京子派としては、あざの、てめえこのやろう。(めんどくさいオタク)(京子のヒロイン戦線脱落がよほど悔しかった模様)
さておき、色んな奴が色んなことを考えながら動いてそこでの衝突と逡巡と激しい感情の振れようが描かれているので、これは良い小説ですよ。しかも、その感情の激しさがハードボイルドヒロイズムの一歩手前の領域に留まっているのがいいんだ。ヒロインのため、仲間のために自分(たち)がどうあるべきか、どうあれば美しいのか、どうあれば善いのかを作者は試し続ける。そういう試練を与えてキャラクターに乗り越えさせようとする。私が思うライトノベルの魅力の一端がガッツリと描かれている。まあそれをしっかりやるのに9巻かかってるけどな!

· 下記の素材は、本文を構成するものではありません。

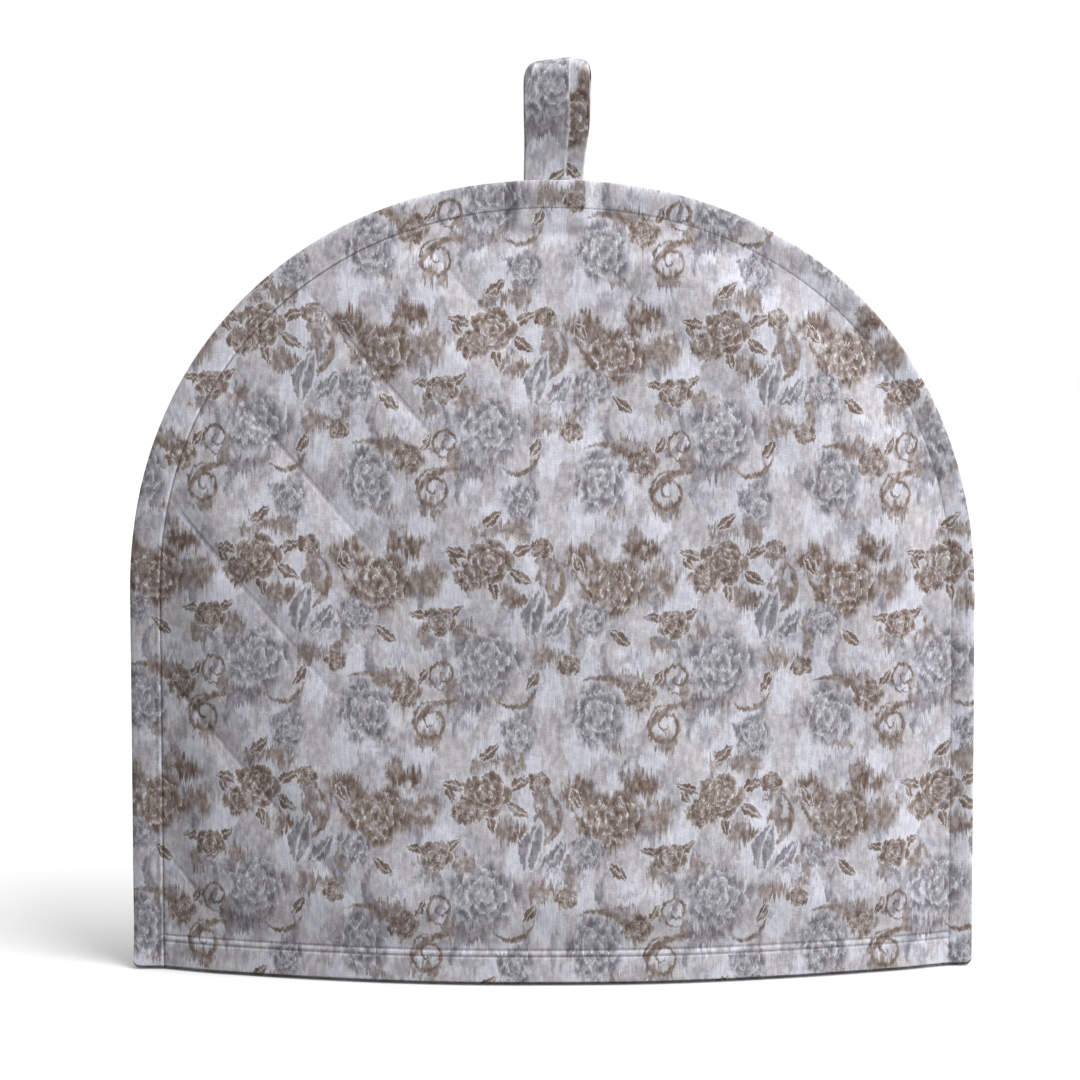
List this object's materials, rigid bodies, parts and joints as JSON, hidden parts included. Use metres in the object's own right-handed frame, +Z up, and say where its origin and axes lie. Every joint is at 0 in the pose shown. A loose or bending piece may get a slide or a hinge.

異能のある世界と現実の世界のリアリズムの衝突を避けつつ、近代ヒロイズムの袋小路を無視することにより、うまい具合に神話的な、少年漫画、おとぎ話としてのヒーロー譚に落としこめていると思います。そのへんのバランスの好みは人それぞれだし、読むときにギアを変えるのも自由だからね。そういう留保はあるけど、作者が夢想する美しさとかかっこよさみたいなものを描いていて、そのおかげで現実のリアリズムから解き放たれた英雄物語の萌芽みたいなのがあるんだよな。主人公大して活躍してないのにw でもそれを言ったらほとんどの小説は作者の夢想するかっこよさとかが志向されているわけで、結局ダサいことやってる作者と作品はダサいというおもしろくないことしか言えない。(ラノベがある種のリアリズムを引き受けることで逆に悲惨なことになるってのはよくある)(センス闘争万歳!)
まあ単純に私としては、キャラクター小説であることにかこつけて色々とないがしろにしながら描かれるオタクのためのヒーローよりはこういう青春小説的な造形のほうが好きってだけですが。